++++ Information shown ++++
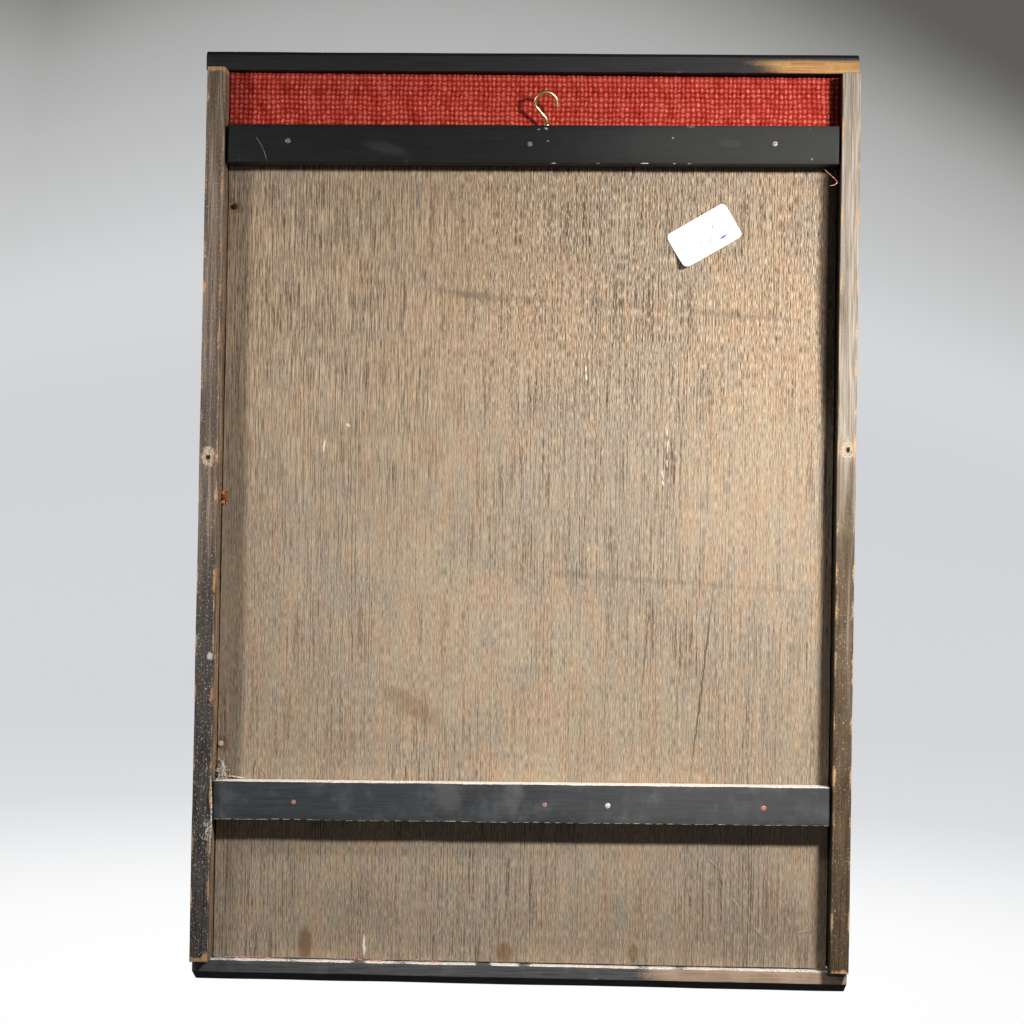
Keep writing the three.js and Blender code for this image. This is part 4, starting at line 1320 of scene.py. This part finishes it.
# Stage: floor and backdrop in one sweep, and studio lights
def glowing_paper():
    """A studio's pale paper sweep that glows by itself with no lamp, its light painted on: white round the
    work's foot, pale grey beyond, and darker high up, most of all in the far corners. It glows by reach,
    the distance from the foot in metres, plus side_share · X and corner_share · X², which is held at widest."""
    side_share, corner_share, widest, farthest = -0.17, 0.2, 2.2, 6.0
    material, tree = new_finish("pale_studio_paper")
    place = add(tree, "TexCoord").outputs["Object"]
    foot = (MIDDLE_X * MM, 0, FOOT_Z * MM)
    reach = add(tree, "VectorMath", [place, foot], operation="DISTANCE").outputs["Value"]
    aside = add(tree, "SeparateXYZ", [place]).outputs["X"]
    reach = scaled(tree, aside, side_share, reach)
    corner = math_of(tree, "MINIMUM", product(tree, aside, aside), widest)
    reach = scaled(tree, corner, corner_share, reach)
    reach = add(tree, "MapRange", [reach, 0.0, farthest, 0.0, 1.0])
    glow = add(tree, "ValToRGB", [reach], stops=(
        (0.0, "#ffffff"), (0.075, "#ffffff"), (0.14, "#e9eaec"), (0.2, "#dbdde0"), (0.4, "#d2d4d8"),
        (0.62, "#d5d7da"), (0.75, "#ced0d3"), (0.815, "#d8dadc"), (0.86, "#cccdce"), (0.91, "#b8b8b8"),
        (0.94, "#acacab"), (0.965, "#8c8c8b"), (0.985, "#6c6b6a"), (1.0, "#5c5b5a")))
    glow.color_ramp.interpolation = "B_SPLINE"
    # painted light: the paper is an emitter, not a lit surface
    shine = add(tree, "Emission", {"Color": glow, "Strength": 1.0})
    add(tree, "OutputMaterial", {"Surface": shine})
    material.cycles.emission_sampling = "NONE"
    return material


def make_stage():
    """A pale floor that curves up into a wall all round: a disc, a quarter turn and an upright, turned
    about the work's middle. Its sizes are in metres, and it lies a gap below the work's foot."""
    floor_r, fillet, wall_h, gap, sides = 2.6, 3.0, 3.0, 0.0005, 96
    angle = np.linspace(0, 2 * np.pi, sides, endpoint=False)
    turn = np.linspace(0, np.pi / 2, 32)
    disc = [0.0005, 0.5, 1.2, 2.0]
    radius = np.concatenate([disc, floor_r + fillet * np.sin(turn), [floor_r + fillet]])
    height = np.concatenate([np.zeros(len(disc)), fillet * (1 - np.cos(turn)), [wall_h + fillet]])
    rings = np.stack([
        radius[:, None] * np.cos(angle) + MIDDLE_X * MM,
        radius[:, None] * np.sin(angle),
        np.broadcast_to(height[:, None], (len(height), sides)) + FOOT_Z * MM - gap,
    ], -1)
    index = np.arange(len(radius) * sides).reshape(-1, sides)
    after = np.roll(index, -1, 1)
    faces = np.stack([index[:-1], index[1:], after[1:], after[:-1]], -1).reshape(-1, 4).tolist()
    faces.append(index[0].tolist())
    mesh = bpy.data.meshes.new("studio_sweep")
    mesh.from_pydata(rings.reshape(-1, 3).tolist(), [], faces)
    mesh.polygons.foreach_set("use_smooth", np.ones(len(mesh.polygons), bool))
    mesh.materials.append(glowing_paper())
    sweep = bpy.data.objects.new("studio_sweep", mesh)
    sweep.visible_shadow = False
    sweep.visible_diffuse = False
    sweep.visible_glossy = False
    bpy.context.scene.collection.objects.link(sweep)


def add_light(name, place, towards, width, height, watts, spread=180):
    """A soft panel light. Its place, what it looks towards and its sides are in millimetres, and spread
    is its cone in degrees."""
    data = bpy.data.lights.new(name, "AREA")
    data.shape = "RECTANGLE"
    data.size, data.size_y = width * MM, height * MM
    data.energy = watts
    data.spread = math.radians(spread)
    lamp = bpy.data.objects.new(name, data)
    bpy.context.scene.collection.objects.link(lamp)
    lamp.location = Vector(place) * MM
    lamp.rotation_mode = "QUATERNION"
    lamp.rotation_quaternion = (Vector(towards) - Vector(place)).to_track_quat("-Z", "Y")
    lamp.visible_camera = False


def light_studio():
    """Two small panels behind the work: the key at the picture's right, level with the work's head, and a
    weaker one close by at the left. Both are above the battens, whose shadows so grow longer downwards.
    A broad, weak one stands for the light that the floor sends back up. One more lights the carved side,
    and the surround is faint, so that shadows beside the bars stay nearly black."""
    board_y = -17
    add_light("right_key", (-398, 523, 55), (-60, board_y, -400), 110, 60, watts=3.2, spread=100)
    add_light("left_fill", (440, 295, 0), (120, board_y, -400), 60, 60, watts=0.72, spread=112)
    add_light("floor_bounce", (0, 700, -900), (0, board_y, -450), 900, 500, watts=0.65)
    add_light("face_panel", (900, -2200, 900), (MIDDLE_X, board_y, -300), 1200, 1200, watts=60)
    world = bpy.data.worlds.new("studio_surround")
    world.use_nodes = True
    surround = world.node_tree.nodes["Background"]
    surround.inputs["Color"].default_value = to_linear("#f2f4f8")
    surround.inputs["Strength"].default_value = 0.025
    bpy.context.scene.world = world
    bpy.context.scene.view_settings.view_transform = "Standard"


# Assembly
place_camera()
make_stage()
light_studio()

# The timbers, each with a dark and a light colour for its stain, its rubbed stain and its bare wood. Their
# marks are paint spots, scratches, scuffs and chips, and on each batten one broad faint pale patch that is a
# painted sheen: X, Z, length, width, turn and strength.
top_timber = stained_timber(
    "black_stained_rail_softwood", "X",
    stain=("#171717", "#262525"), worn=("#5d5650", "#857b72"), bare=("#8f6234", "#c89a62"),
    cloud_colour="#262626", fade=2.2, flecks=0.15, streaky=0.28)
foot_timber = stained_timber(
    "scuffed_stained_rail_softwood", "X",
    stain=("#3b3b3c", "#5a5958"), worn=("#6d665f", "#958b82"), bare=("#826b59", "#bda28a"),
    cloud_colour="#6c6c6c", fade=1.5, streaky=0.4, relief=0.25)
left_timber = stained_timber(
    "grey_worn_stile_softwood", "Z",
    stain=("#3a2e20", "#63503a"), worn=("#6f6355", "#a89c8c"), bare=("#9d7650", "#d3ab80"),
    cloud_colour="#705f44", knots=True, flecks=0.6, fleck_from=0.6, sheen=0.2)
right_timber = stained_timber(
    "brown_worn_stile_softwood", "Z",
    stain=("#262422", "#4f4a45"), worn=("#4e4035", "#917d6c"), bare=("#906a4a", "#c59c76"),
    marks_and_sheen=[(214.8, -372.1, 4.6, 3.4, 60, 1.0), (211.8, -379, 1.6, 1.2, 0, 0.8)],
    cloud_colour="#56524a", knots=True, flecks=0.75, fleck_from=0.58, sheen=0.2, ragged_marks=1.6)
batten_timber = stained_timber(
    "black_stained_batten_softwood", "X",
    stain=("#0b0c0c", "#151617"), worn=("#45474a", "#5c5e61"), bare=("#8c8378", "#cdc5b9"),
    marks_and_sheen=[
        (188.2, -34.0, 9, 0.5, 58, 0.26),
        (184.6, -41.2, 8, 0.5, 72, 0.32),
        (105, -36.8, 26, 7, 12, 0.03),
        (-121, -31.5, 20, 7, 8, 0.05),
        # painted sheen: a broad faint pale patch on the half nearer the key lamp
        (-130, -33, 190, 40, 0, 0.032),
        (-174.3, -41.1, 1.1, 0.9, 0, 0.55),
        (-0.2, -23.0, 2.4, 1.1, 20, 0.75),
        (4.6, -23.6, 1.6, 0.9, 0, 0.5),
        (-1.5, -31.0, 1.6, 0.6, 0, 0.5),
        (-83.4, -28.2, 1.3, 0.9, 20, 0.7),
    ], cloud_colour="#1b1c1d", flecks=0.1, sheen=0.22, relief=0.15)
dusty_timber = stained_timber(
    "dusty_black_batten_softwood", "X",
    stain=("#303132", "#3d3e40"), worn=("#45474a", "#5c5e61"), bare=("#8c8378", "#cdc5b9"),
    marks_and_sheen=[
        (57.5, -461.5, 20, 17, 80, 0.09),
        (16, -462, 22, 13, 90, 0.06),
        (-30, -463, 50, 20, 0, 0.025),
        # painted sheen: a broad faint pale patch on the half nearer the key lamp
        (-118, -464, 170, 30, 0, 0.05),
    ], cloud_colour="#5f6062", flecks=0.2, relief=0.12, ragged_marks=4.0)

make_top_rail(top_timber)
make_bottom_rail(foot_timber)
make_stiles(left_timber, right_timber)
make_battens(batten_timber, dusty_timber)
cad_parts["back_panel"].data.materials.clear()
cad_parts["back_panel"].data.materials.append(raw_plywood())
make_hessian(red_hessian())
make_nails()
make_hook(drawn_brass())
make_label(label_paper())
make_spray(carved_timber())
make_loose_fibres()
++++
◆ Work required
Write out exactly, please, the lines beginning at the start of the material and ending with the line that holds "return material", both included.

◆ Solved problem
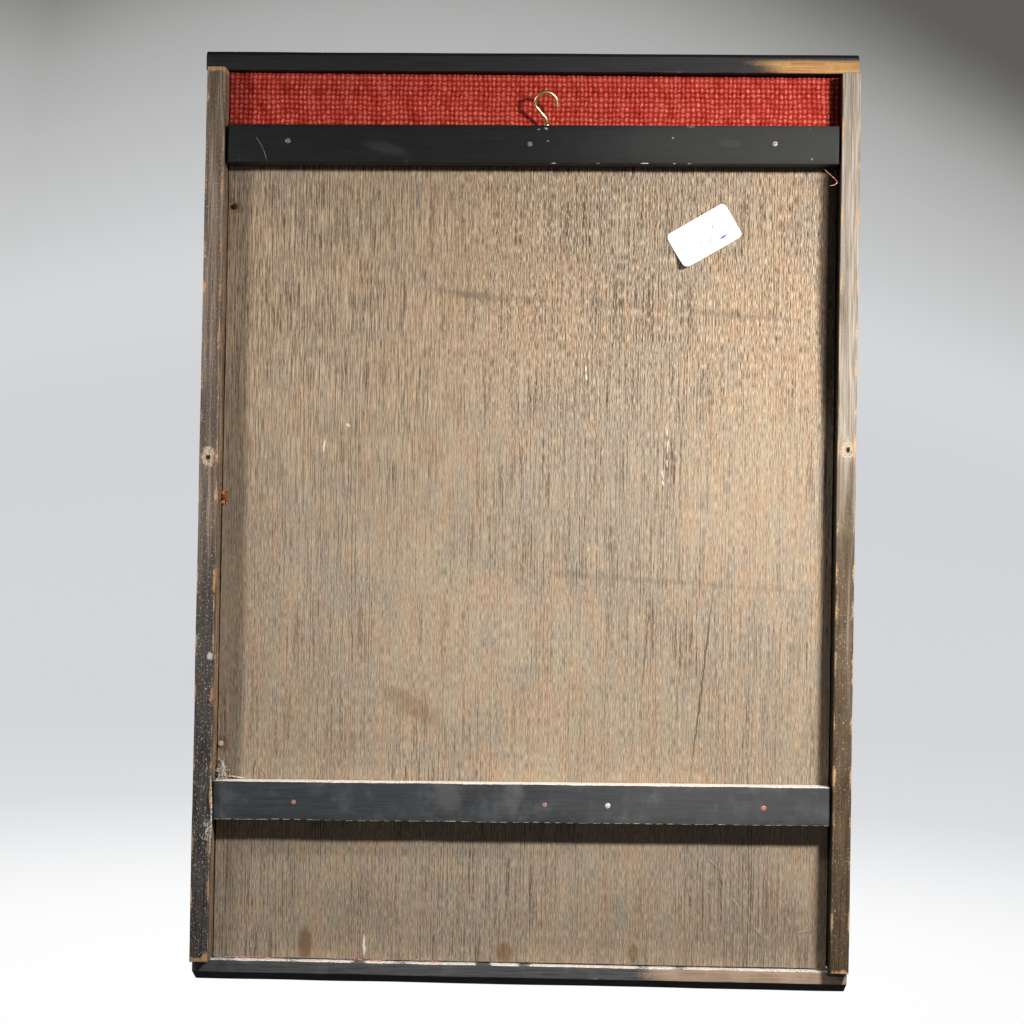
Keep writing the three.js and Blender code for this image. This is part 4, starting at line 1320 of scene.py. This part finishes it.
# Stage: floor and backdrop in one sweep, and studio lights
def glowing_paper():
    """A studio's pale paper sweep that glows by itself with no lamp, its light painted on: white round the
    work's foot, pale grey beyond, and darker high up, most of all in the far corners. It glows by reach,
    the distance from the foot in metres, plus side_share · X and corner_share · X², which is held at widest."""
    side_share, corner_share, widest, farthest = -0.17, 0.2, 2.2, 6.0
    material, tree = new_finish("pale_studio_paper")
    place = add(tree, "TexCoord").outputs["Object"]
    foot = (MIDDLE_X * MM, 0, FOOT_Z * MM)
    reach = add(tree, "VectorMath", [place, foot], operation="DISTANCE").outputs["Value"]
    aside = add(tree, "SeparateXYZ", [place]).outputs["X"]
    reach = scaled(tree, aside, side_share, reach)
    corner = math_of(tree, "MINIMUM", product(tree, aside, aside), widest)
    reach = scaled(tree, corner, corner_share, reach)
    reach = add(tree, "MapRange", [reach, 0.0, farthest, 0.0, 1.0])
    glow = add(tree, "ValToRGB", [reach], stops=(
        (0.0, "#ffffff"), (0.075, "#ffffff"), (0.14, "#e9eaec"), (0.2, "#dbdde0"), (0.4, "#d2d4d8"),
        (0.62, "#d5d7da"), (0.75, "#ced0d3"), (0.815, "#d8dadc"), (0.86, "#cccdce"), (0.91, "#b8b8b8"),
        (0.94, "#acacab"), (0.965, "#8c8c8b"), (0.985, "#6c6b6a"), (1.0, "#5c5b5a")))
    glow.color_ramp.interpolation = "B_SPLINE"
    # painted light: the paper is an emitter, not a lit surface
    shine = add(tree, "Emission", {"Color": glow, "Strength": 1.0})
    add(tree, "OutputMaterial", {"Surface": shine})
    material.cycles.emission_sampling = "NONE"
    return material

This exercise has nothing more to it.